## Start Excerpted data

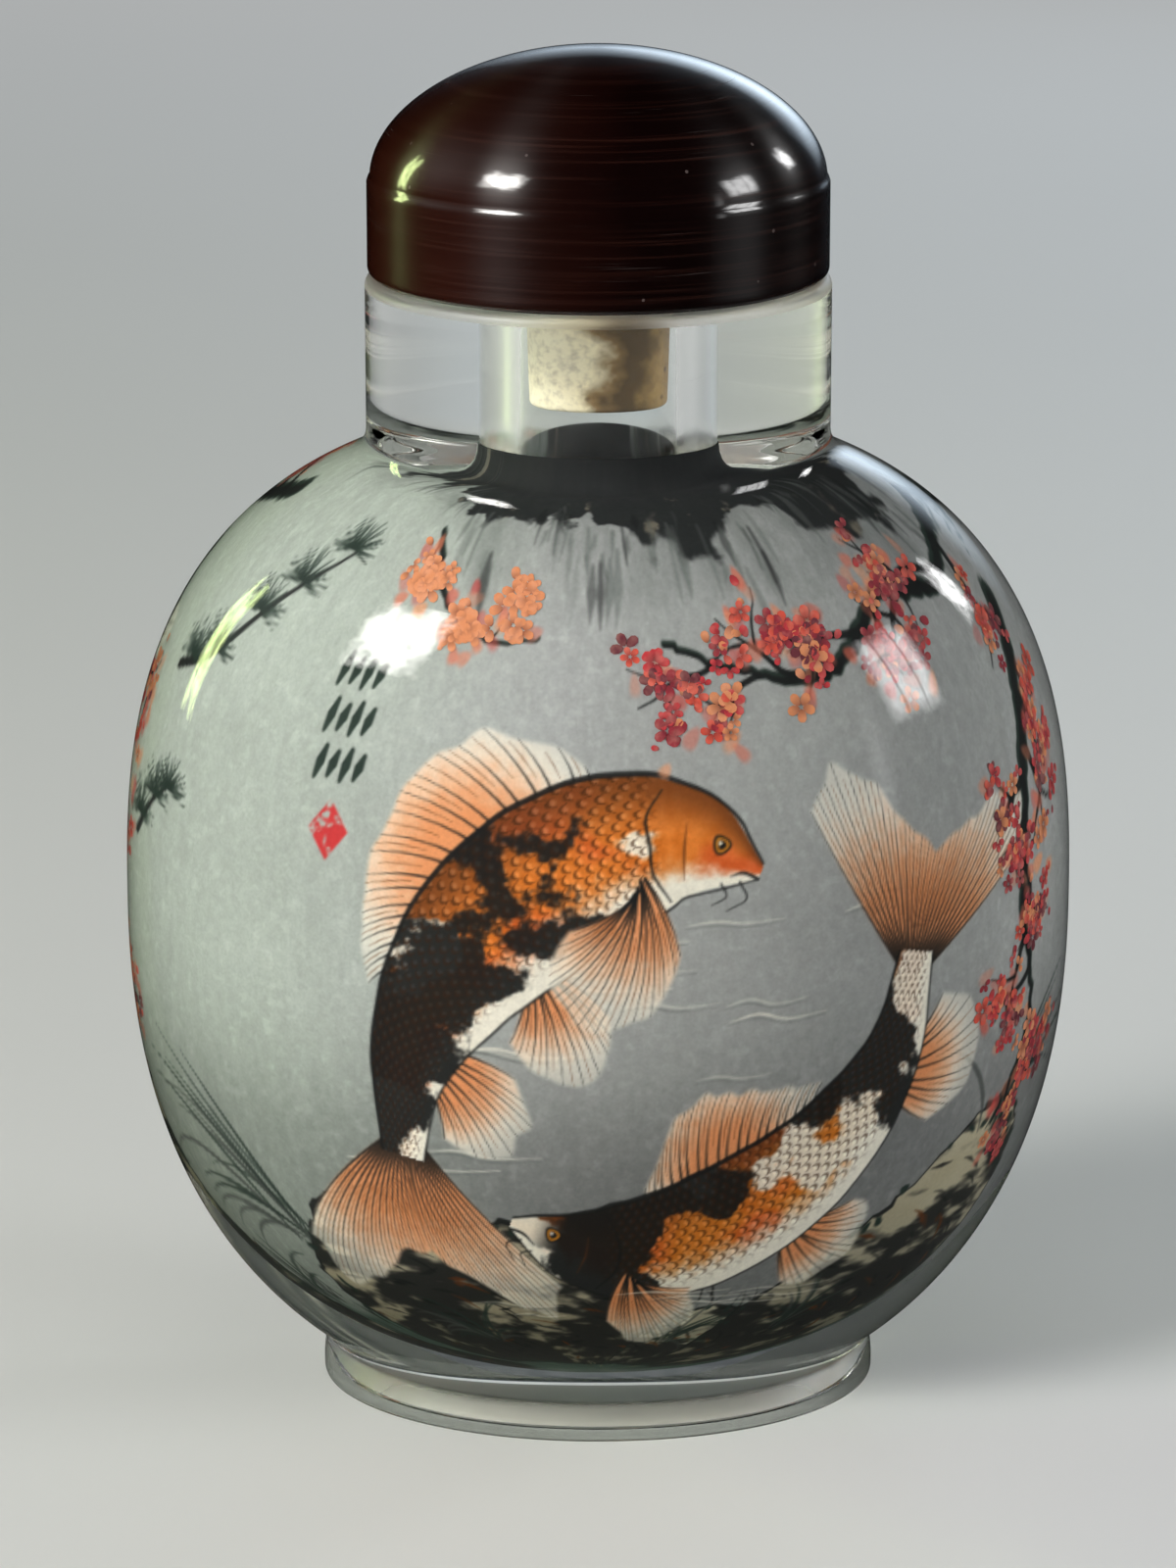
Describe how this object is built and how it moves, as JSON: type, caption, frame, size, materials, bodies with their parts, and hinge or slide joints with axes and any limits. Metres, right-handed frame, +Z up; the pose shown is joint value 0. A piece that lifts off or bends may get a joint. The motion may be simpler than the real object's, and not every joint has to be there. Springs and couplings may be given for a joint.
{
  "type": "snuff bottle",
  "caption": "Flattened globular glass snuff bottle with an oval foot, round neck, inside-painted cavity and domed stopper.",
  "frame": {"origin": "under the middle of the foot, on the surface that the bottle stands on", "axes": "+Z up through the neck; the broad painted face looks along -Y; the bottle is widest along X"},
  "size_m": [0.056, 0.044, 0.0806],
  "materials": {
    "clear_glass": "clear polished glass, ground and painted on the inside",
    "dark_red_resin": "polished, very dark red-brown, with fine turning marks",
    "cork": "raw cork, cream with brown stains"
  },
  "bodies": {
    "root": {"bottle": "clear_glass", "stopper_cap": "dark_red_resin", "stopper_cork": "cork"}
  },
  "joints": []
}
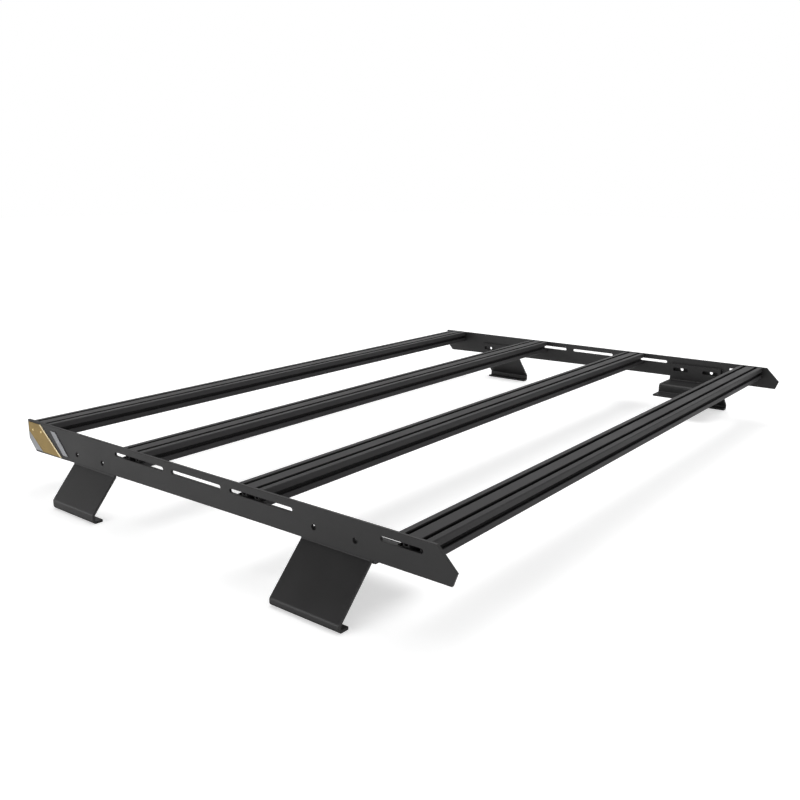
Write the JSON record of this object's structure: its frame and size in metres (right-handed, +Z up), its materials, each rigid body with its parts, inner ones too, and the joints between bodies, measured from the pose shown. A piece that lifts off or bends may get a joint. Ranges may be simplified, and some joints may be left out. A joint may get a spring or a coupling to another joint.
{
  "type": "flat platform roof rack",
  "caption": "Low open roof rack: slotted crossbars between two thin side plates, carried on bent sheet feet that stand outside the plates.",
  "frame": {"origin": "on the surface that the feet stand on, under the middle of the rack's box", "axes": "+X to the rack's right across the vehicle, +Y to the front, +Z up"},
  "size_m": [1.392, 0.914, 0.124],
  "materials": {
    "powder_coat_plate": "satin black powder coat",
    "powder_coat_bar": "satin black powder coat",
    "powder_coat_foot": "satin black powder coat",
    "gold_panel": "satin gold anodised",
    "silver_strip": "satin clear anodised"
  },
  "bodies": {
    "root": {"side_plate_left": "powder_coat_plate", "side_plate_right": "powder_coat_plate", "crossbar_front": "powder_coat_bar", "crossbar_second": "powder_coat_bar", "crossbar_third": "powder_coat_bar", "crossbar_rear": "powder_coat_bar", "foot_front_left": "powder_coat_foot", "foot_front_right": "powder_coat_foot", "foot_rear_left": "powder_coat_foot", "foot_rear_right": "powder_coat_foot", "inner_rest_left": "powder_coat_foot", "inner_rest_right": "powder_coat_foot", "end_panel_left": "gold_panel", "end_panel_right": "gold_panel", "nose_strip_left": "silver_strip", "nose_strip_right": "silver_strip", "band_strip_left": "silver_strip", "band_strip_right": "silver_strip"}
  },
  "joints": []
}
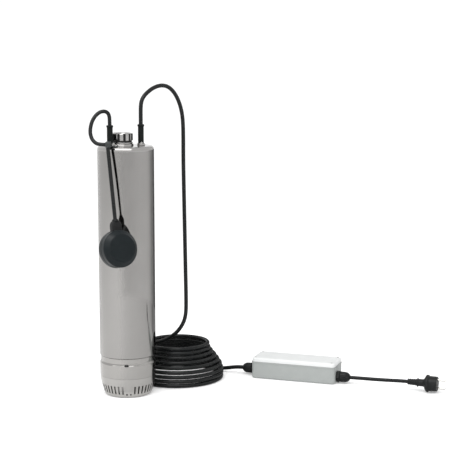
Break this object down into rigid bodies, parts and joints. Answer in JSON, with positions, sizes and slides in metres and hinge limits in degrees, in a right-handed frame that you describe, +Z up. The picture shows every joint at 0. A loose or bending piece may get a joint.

## End Excerpted data

Task directions:
Copy the records above exactly as they appear.

Complete answer:
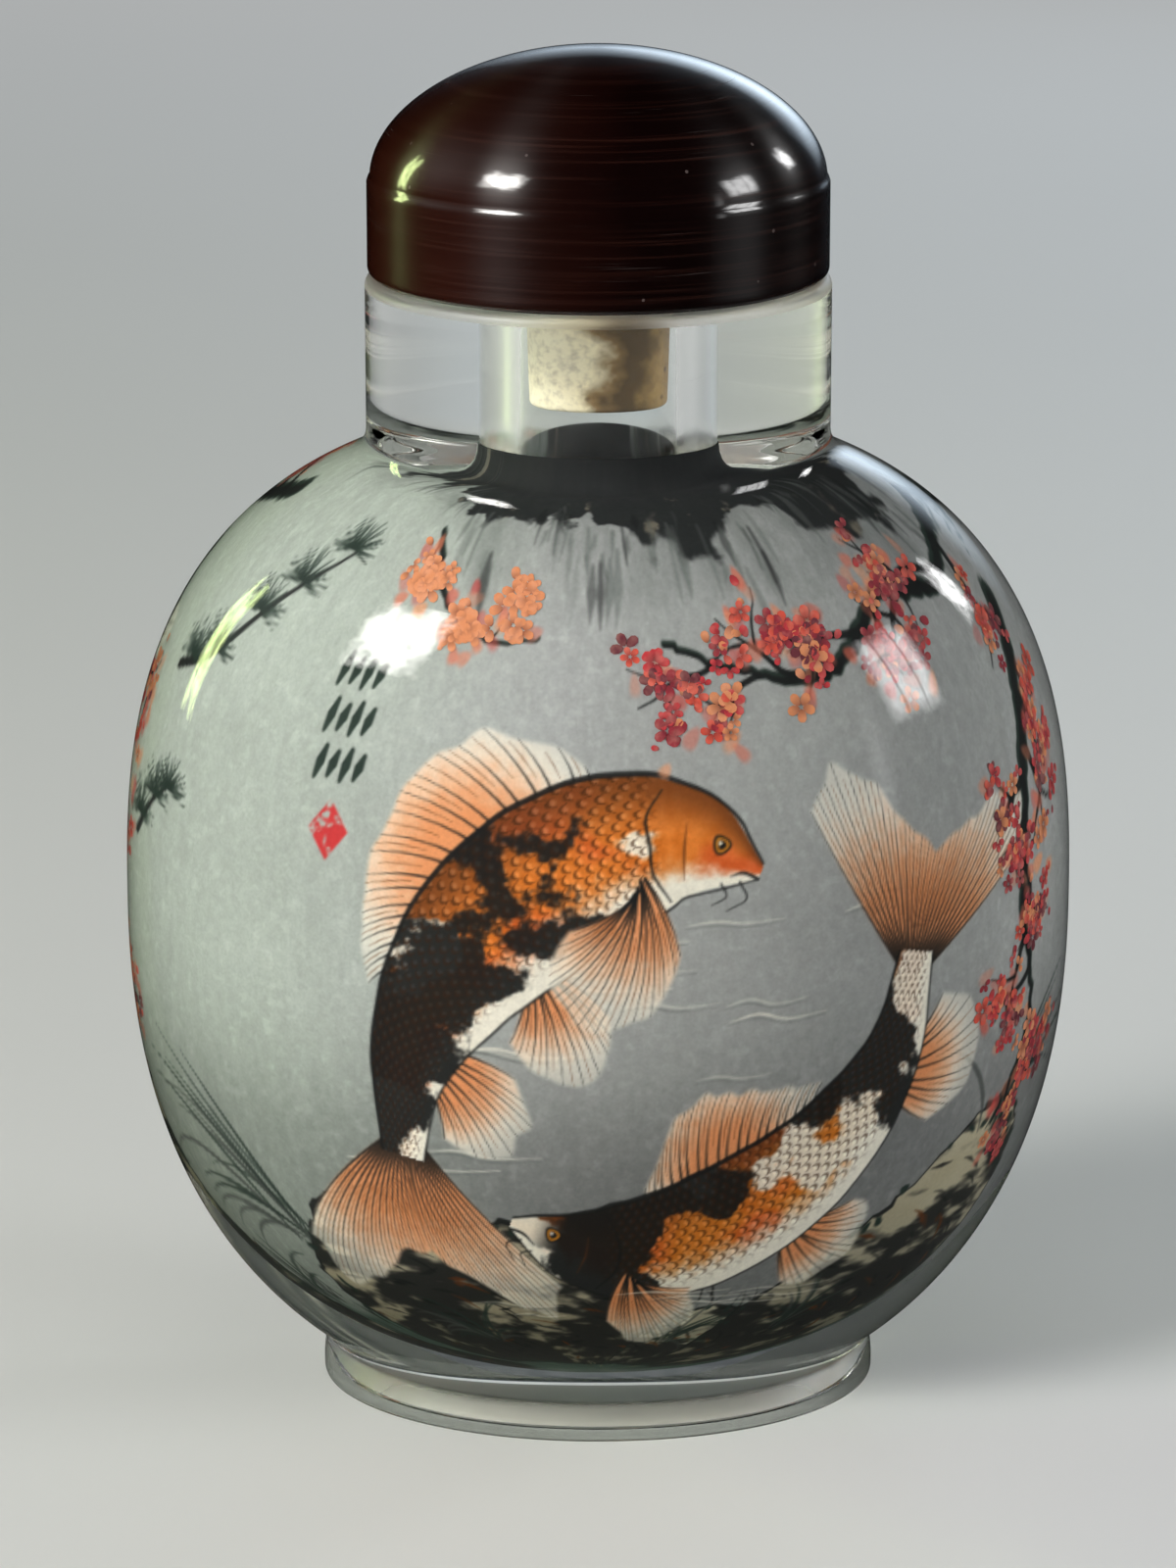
Describe how this object is built and how it moves, as JSON: type, caption, frame, size, materials, bodies with their parts, and hinge or slide joints with axes and any limits. Metres, right-handed frame, +Z up; the pose shown is joint value 0. A piece that lifts off or bends may get a joint. The motion may be simpler than the real object's, and not every joint has to be there. Springs and couplings may be given for a joint.
{
  "type": "snuff bottle",
  "caption": "Flattened globular glass snuff bottle with an oval foot, round neck, inside-painted cavity and domed stopper.",
  "frame": {"origin": "under the middle of the foot, on the surface that the bottle stands on", "axes": "+Z up through the neck; the broad painted face looks along -Y; the bottle is widest along X"},
  "size_m": [0.056, 0.044, 0.0806],
  "materials": {
    "clear_glass": "clear polished glass, ground and painted on the inside",
    "dark_red_resin": "polished, very dark red-brown, with fine turning marks",
    "cork": "raw cork, cream with brown stains"
  },
  "bodies": {
    "root": {"bottle": "clear_glass", "stopper_cap": "dark_red_resin", "stopper_cork": "cork"}
  },
  "joints": []
}
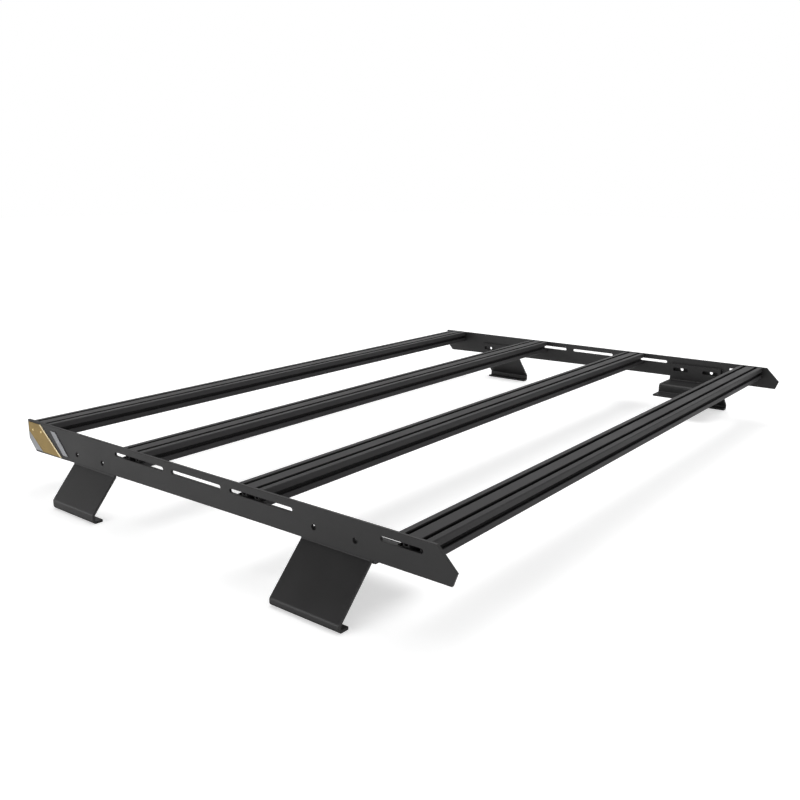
Write the JSON record of this object's structure: its frame and size in metres (right-handed, +Z up), its materials, each rigid body with its parts, inner ones too, and the joints between bodies, measured from the pose shown. A piece that lifts off or bends may get a joint. Ranges may be simplified, and some joints may be left out. A joint may get a spring or a coupling to another joint.
{
  "type": "flat platform roof rack",
  "caption": "Low open roof rack: slotted crossbars between two thin side plates, carried on bent sheet feet that stand outside the plates.",
  "frame": {"origin": "on the surface that the feet stand on, under the middle of the rack's box", "axes": "+X to the rack's right across the vehicle, +Y to the front, +Z up"},
  "size_m": [1.392, 0.914, 0.124],
  "materials": {
    "powder_coat_plate": "satin black powder coat",
    "powder_coat_bar": "satin black powder coat",
    "powder_coat_foot": "satin black powder coat",
    "gold_panel": "satin gold anodised",
    "silver_strip": "satin clear anodised"
  },
  "bodies": {
    "root": {"side_plate_left": "powder_coat_plate", "side_plate_right": "powder_coat_plate", "crossbar_front": "powder_coat_bar", "crossbar_second": "powder_coat_bar", "crossbar_third": "powder_coat_bar", "crossbar_rear": "powder_coat_bar", "foot_front_left": "powder_coat_foot", "foot_front_right": "powder_coat_foot", "foot_rear_left": "powder_coat_foot", "foot_rear_right": "powder_coat_foot", "inner_rest_left": "powder_coat_foot", "inner_rest_right": "powder_coat_foot", "end_panel_left": "gold_panel", "end_panel_right": "gold_panel", "nose_strip_left": "silver_strip", "nose_strip_right": "silver_strip", "band_strip_left": "silver_strip", "band_strip_right": "silver_strip"}
  },
  "joints": []
}
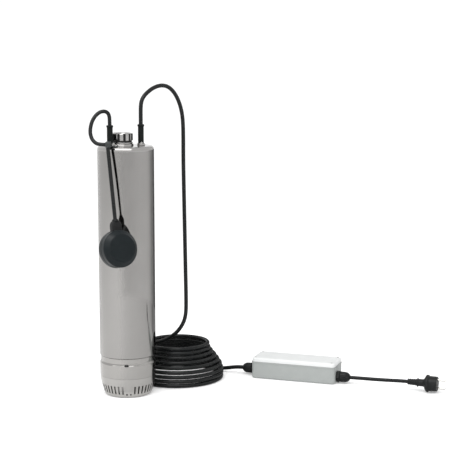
Break this object down into rigid bodies, parts and joints. Answer in JSON, with positions, sizes and slides in metres and hinge limits in degrees, in a right-handed frame that you describe, +Z up. The picture shows every joint at 0. A loose or bending piece may get a joint.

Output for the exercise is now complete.